Europe today faces a very real crisis of values. The European Union simply does not see its mission as strengthening and developing democratic values in Europe itself, despite its declaration that the Eastern Partnership program, in which Eastern neighbors including Belarus build ties with the E.U., is a framework based on them. Instead, the program has turned out to be just another means of justifying diplomacy and trade with autocrats – including maintaining a relationship with the dictator Lukashenko by returning to a policy of “dialogue” with Minsk.

Ukrainians are rejecting their corrupt leader through their Euromaidan protests. It was encouraging to see European and U.S. politicians, such as Sen. John McCain, Polish members of the European Parliament and Swedish Foreign Minister Carl Bildt, come to the central square in Kiev to bolster them.

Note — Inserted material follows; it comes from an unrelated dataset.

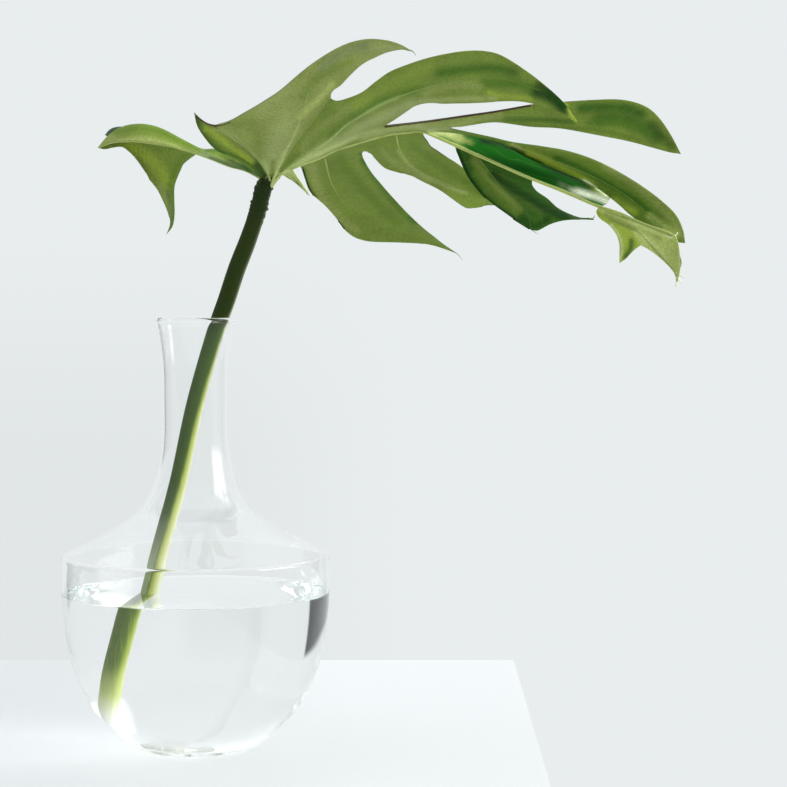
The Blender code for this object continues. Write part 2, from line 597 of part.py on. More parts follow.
def make_water(collection, cutters, material):
    """The water: the carafe's inside up to its level, less a plain hole round the petiole."""
    _, inner = vase_outlines()
    wet = [p for p in offset_inwards(inner, 2 * GAP) if p[1] < WATER_HEIGHT - MENISCUS_WIDTH]
    top = wet[0][0]
    level = WATER_HEIGHT - MENISCUS_RISE
    profile = [(0, level), (top - MENISCUS_WIDTH, level), (top, WATER_HEIGHT)] + wet
    profile += [(0, FLOOR_THICKNESS + GAP)]
    obj = turned("water", profile, collection, material)
    line, _ = petiole_line()
    steep = line[-2] - line[-1]
    end = line[-1] - steep / np.linalg.norm(steep) * GAP
    hole_line = np.vstack([p for p in line if p[2] < WATER_HEIGHT + 0.02])
    hole_line[-1] = end
    hole = tube_mesh("petiole_hole", hole_line, [PETIOLE_RADIUS + GAP] * len(hole_line), 4)
    cutter = add_object("petiole_hole", hole, cutters, material)
    cutter.hide_render = True
    cutter.display_type = "WIRE"
    cut = obj.modifiers.new("Petiole hole", "BOOLEAN")
    cut.operation = "DIFFERENCE"
    cut.solver = "EXACT"
    cut.object = cutter
    return obj


def clear_scene():
    for obj in list(bpy.data.objects):
        bpy.data.objects.remove(obj)


def main():
    clear_scene()
    part = bpy.data.collections.new("monstera_leaf_in_vase")
    cutters = bpy.data.collections.new("cutters")
    for collection in (part, cutters):
        bpy.context.scene.collection.children.link(collection)
    glass = principled("Clear glass", (0.93, 0.95, 0.95), 0.03, 0.3, 1.0)
    water = principled("Water", (0.90, 0.95, 0.94), 0.02, 0.4, 1.0)
    stalk = principled("Green petiole", (0.05, 0.11, 0.02), 0.45)
    leaf = principled("Leaf green", (0.20, 0.29, 0.07), 0.50)
    make_vase(part, glass)
    make_water(part, cutters, water)
    make_petiole(part, stalk)
    make_blade(part, leaf)


main()
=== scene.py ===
"""The looks of a monstera leaf standing in a glass carafe of water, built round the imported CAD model.

Metres, +Z up, origin at the middle of the carafe's foot, camera on the -Y side.
"""

import math
import random

import bmesh
import bpy
import numpy as np
from mathutils import Matrix, Vector, noise
from mathutils.bvhtree import BVHTree


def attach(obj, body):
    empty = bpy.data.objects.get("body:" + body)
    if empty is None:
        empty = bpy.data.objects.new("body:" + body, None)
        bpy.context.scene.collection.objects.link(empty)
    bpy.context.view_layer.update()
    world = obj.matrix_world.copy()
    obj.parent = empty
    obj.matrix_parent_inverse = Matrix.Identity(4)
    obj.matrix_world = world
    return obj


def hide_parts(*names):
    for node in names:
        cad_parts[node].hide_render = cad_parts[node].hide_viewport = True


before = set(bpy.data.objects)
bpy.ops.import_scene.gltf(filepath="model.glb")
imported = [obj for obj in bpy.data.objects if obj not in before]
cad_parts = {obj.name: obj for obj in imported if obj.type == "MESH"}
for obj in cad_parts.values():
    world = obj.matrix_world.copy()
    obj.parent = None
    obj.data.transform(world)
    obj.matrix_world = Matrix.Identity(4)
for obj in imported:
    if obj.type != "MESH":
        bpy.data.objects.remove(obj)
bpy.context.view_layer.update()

# Carafe and water: sizes in metres, the steps of their outlines, and how they bend light
VASE_HEIGHT = 0.239
FOOT_RADIUS = 0.0232
SHOULDER_RADIUS = 0.0736
SHOULDER_HEIGHT = 0.1085
NECK_RADIUS = 0.0180
LIP_RADIUS = 0.0222
WALL = 0.0014
FLOOR_THICKNESS = 0.0045
BOWL_TOP = 0.0842
WATER_HEIGHT = 0.0878
GLASS_IOR = 1.31
WATER_IOR = 1.333
GLASS_BOUNCES = 400
TURN_STEPS = 192
PROFILE_STEPS = 6
SHOULDER_ROUNDING = 0.0027
RIM_RADIUS = 0.0011
FILLET_STEPS = 8
CORNER_COSINE = 0.8
RIM_STEPS = 15
NECK_END = 0.13
FLOOR_ROUNDING = 0.001
LEAST_STEP = 0.0002
MENISCUS = 0.0035
MENISCUS_HEIGHT = 0.0007
MENISCUS_STEPS = 9
OVERLAP = 0.0002

# Petiole: sizes in metres, its rings and folds, and its top as a guide place
PETIOLE_RADIUS = 0.0049
KNEE_RADIUS = 0.0045
KNEE_LENGTH = 0.024
KNEE_BLEND = 0.8
KNEE_RINGS = 110
STALK_RINGS = 130
TOP_ROUNDING = 0.004
STALK_FLATNESS = 0.05
STALK_RIBS = 9
STALK_RIB_HEIGHT = 0.00005
PETIOLE_TOP = (267.5, 179, 8.5)
PETIOLE_SIDES = 48
KNEE_FOLDS = 60
FOLD_HEIGHT = 0.00042
FOLD_WIDTH = 0.0008

# Blade: its thickness in metres, its smoothing, its waves as (scale, height), and the steps per guide column
BLADE_THICKNESS = 0.0006
SMOOTHING = 0.4
WAVES = ((38, 0.0004), (110, 0.00012))
FINE = 5

# The leaf's guide points are places as seen from the front: pixels across and down the square view of EYE,
# and the depth in millimetres behind the carafe's axis. FOCAL is the view's focal length in the same
# pixels. A guide is written with commas inside a point and spaces between points.
EYE = np.array((0.109, -1.427, 0.2744))
PITCH = math.radians(3.1)
FOCAL = 2600.0
VIEW_WIDTH = 787
VIEW_CENTRE = VIEW_WIDTH / 2
SENSOR_WIDTH = 36

# The rows from the midrib to the bottom of a cut, and how strongly a lobe arches at its base
SEAM_ROWS = 4
ARCH = 0.55

# The midrib, from over the petiole to the apex
MIDRIB = """262,180,10 268.5,180,9.5 275,177.5,9 284.6,173,8.5 301.6,165,8 319.5,158,7 335,149.5,6.5
    352,144,6 385,133.5,5 400,131,4 414,130.3,3.5 422,130.8,3 428,132.3,3 438,136,2.5 456,145,2 482.5,157,1
    509,169,0 536,180.5,-1 560,189.5,-2.5 591,203,-4 600,206.3,-5 622,213.7,-7 642,222.5,-9 656,228,-10.5
    667,232,-11.5 674,237.5,-12 677,246,-12 677.5,257,-11.5 677.5,270,-11 677,284,-10"""
APEX_START = 21

# The point of the midrib where its narrow columns meet wide ones: smoothing stays this far off it
FORK = 12
FORK_REACH = 0.009

# Each stretch of midrib between two lobe joints: first and last point of MIDRIB, and its number of columns
STRETCHES = {(0, 1): 6, (1, 2): 8, (2, 7): 8, (7, 11): 8, (11, 12): 4, (12, 20): 8, (20, 21): 4}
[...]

However, strong moral support is not enough when the Kremlin has stepped in with loans and cheaper gas – not to help Yanukovych per se but to defend the model of dictatorial rule in the region.

The E.U. believes it can maintain its own institutions and values while engaging and trading with undemocratic neighbors such as Belarus, Ukraine and Russia at no political or moral cost to itself. This is a mistake. No amount of “engagement” or “realpolitik” overtures toward autocrats is going to create predictable, safe neighbors for the European Union.

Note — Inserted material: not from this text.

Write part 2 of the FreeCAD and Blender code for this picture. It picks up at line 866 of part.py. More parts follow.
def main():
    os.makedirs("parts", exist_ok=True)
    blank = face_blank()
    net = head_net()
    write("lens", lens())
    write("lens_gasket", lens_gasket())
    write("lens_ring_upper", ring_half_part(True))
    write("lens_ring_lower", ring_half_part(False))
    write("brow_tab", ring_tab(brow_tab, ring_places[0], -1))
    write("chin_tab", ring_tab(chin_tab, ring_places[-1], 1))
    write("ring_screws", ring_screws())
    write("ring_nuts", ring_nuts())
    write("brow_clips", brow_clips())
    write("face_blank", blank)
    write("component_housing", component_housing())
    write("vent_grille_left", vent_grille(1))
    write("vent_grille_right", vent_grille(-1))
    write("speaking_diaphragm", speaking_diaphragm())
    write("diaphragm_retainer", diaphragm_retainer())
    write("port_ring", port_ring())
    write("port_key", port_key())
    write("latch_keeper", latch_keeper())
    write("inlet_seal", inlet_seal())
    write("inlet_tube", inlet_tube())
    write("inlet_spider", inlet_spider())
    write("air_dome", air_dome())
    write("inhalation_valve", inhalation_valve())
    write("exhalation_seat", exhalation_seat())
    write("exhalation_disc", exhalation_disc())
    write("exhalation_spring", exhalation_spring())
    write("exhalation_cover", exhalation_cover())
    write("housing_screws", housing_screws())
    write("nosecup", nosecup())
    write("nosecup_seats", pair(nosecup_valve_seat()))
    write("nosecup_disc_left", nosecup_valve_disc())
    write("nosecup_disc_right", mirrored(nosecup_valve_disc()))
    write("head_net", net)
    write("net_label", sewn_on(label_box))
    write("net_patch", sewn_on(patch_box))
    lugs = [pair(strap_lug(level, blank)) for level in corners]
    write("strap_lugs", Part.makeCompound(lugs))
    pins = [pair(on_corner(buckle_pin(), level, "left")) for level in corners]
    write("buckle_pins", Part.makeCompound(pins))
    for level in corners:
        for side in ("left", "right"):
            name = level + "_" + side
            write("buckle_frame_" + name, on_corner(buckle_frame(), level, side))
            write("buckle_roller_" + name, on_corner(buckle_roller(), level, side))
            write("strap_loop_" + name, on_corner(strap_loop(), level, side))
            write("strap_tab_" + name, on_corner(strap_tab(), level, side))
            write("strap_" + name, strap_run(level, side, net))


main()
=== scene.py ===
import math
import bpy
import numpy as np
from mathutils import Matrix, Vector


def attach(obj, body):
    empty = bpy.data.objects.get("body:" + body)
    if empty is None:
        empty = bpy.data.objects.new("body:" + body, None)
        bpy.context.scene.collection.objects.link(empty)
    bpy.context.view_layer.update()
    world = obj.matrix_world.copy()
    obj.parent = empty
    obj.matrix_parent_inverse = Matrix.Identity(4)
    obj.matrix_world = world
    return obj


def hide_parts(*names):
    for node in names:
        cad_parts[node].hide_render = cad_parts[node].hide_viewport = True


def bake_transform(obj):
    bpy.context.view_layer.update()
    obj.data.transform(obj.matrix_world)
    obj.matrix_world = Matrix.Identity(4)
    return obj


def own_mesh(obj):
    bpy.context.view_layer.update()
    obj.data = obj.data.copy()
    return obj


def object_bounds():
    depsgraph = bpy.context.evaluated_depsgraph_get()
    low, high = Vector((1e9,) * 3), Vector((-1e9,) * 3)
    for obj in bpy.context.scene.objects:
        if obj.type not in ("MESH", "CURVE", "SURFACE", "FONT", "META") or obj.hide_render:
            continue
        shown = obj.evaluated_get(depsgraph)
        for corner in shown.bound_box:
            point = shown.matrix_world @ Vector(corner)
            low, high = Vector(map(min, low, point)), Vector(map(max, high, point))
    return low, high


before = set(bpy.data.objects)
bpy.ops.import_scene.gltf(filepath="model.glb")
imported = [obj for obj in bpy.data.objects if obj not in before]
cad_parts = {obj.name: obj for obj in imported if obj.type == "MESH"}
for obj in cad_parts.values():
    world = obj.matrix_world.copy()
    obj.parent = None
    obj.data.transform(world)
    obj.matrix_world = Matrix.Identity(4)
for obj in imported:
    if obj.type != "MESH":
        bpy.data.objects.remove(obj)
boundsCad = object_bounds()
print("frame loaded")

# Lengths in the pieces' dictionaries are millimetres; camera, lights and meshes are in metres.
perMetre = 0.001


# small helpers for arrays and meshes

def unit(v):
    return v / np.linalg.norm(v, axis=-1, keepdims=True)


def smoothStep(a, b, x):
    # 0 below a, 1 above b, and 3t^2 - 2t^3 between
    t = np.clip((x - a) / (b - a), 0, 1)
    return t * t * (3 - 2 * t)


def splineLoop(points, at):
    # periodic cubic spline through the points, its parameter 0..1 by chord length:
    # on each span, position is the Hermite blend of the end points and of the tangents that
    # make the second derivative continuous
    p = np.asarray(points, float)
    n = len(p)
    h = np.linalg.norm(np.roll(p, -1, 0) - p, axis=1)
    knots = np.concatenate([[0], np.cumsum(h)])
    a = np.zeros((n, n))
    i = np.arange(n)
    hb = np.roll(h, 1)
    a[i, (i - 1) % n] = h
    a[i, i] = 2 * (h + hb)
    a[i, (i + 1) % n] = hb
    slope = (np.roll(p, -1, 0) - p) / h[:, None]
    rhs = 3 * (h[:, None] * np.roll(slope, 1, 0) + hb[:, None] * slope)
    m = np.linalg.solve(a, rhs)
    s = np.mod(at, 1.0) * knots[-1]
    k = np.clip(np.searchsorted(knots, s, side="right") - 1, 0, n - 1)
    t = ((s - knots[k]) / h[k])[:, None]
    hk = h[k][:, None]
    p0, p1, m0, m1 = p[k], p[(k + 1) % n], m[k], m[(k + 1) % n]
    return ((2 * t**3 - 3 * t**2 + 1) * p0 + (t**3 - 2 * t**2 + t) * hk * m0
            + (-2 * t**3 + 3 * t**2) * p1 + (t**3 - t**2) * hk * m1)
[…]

It is not a question of if but when Belarusans will rid themselves of Europe’s last dictatorship and join the community of European democracies. The strategy for doing so has to be built on principles. Lukashenko must be sanctioned for the crimes he has committed, and the people of Belarus must be engaged. By supporting democratic movements, free media and freedom fighters, along with transparent cooperation and concerted diplomacy with the European Union, the Obama administration can significantly reduce this time from years to months.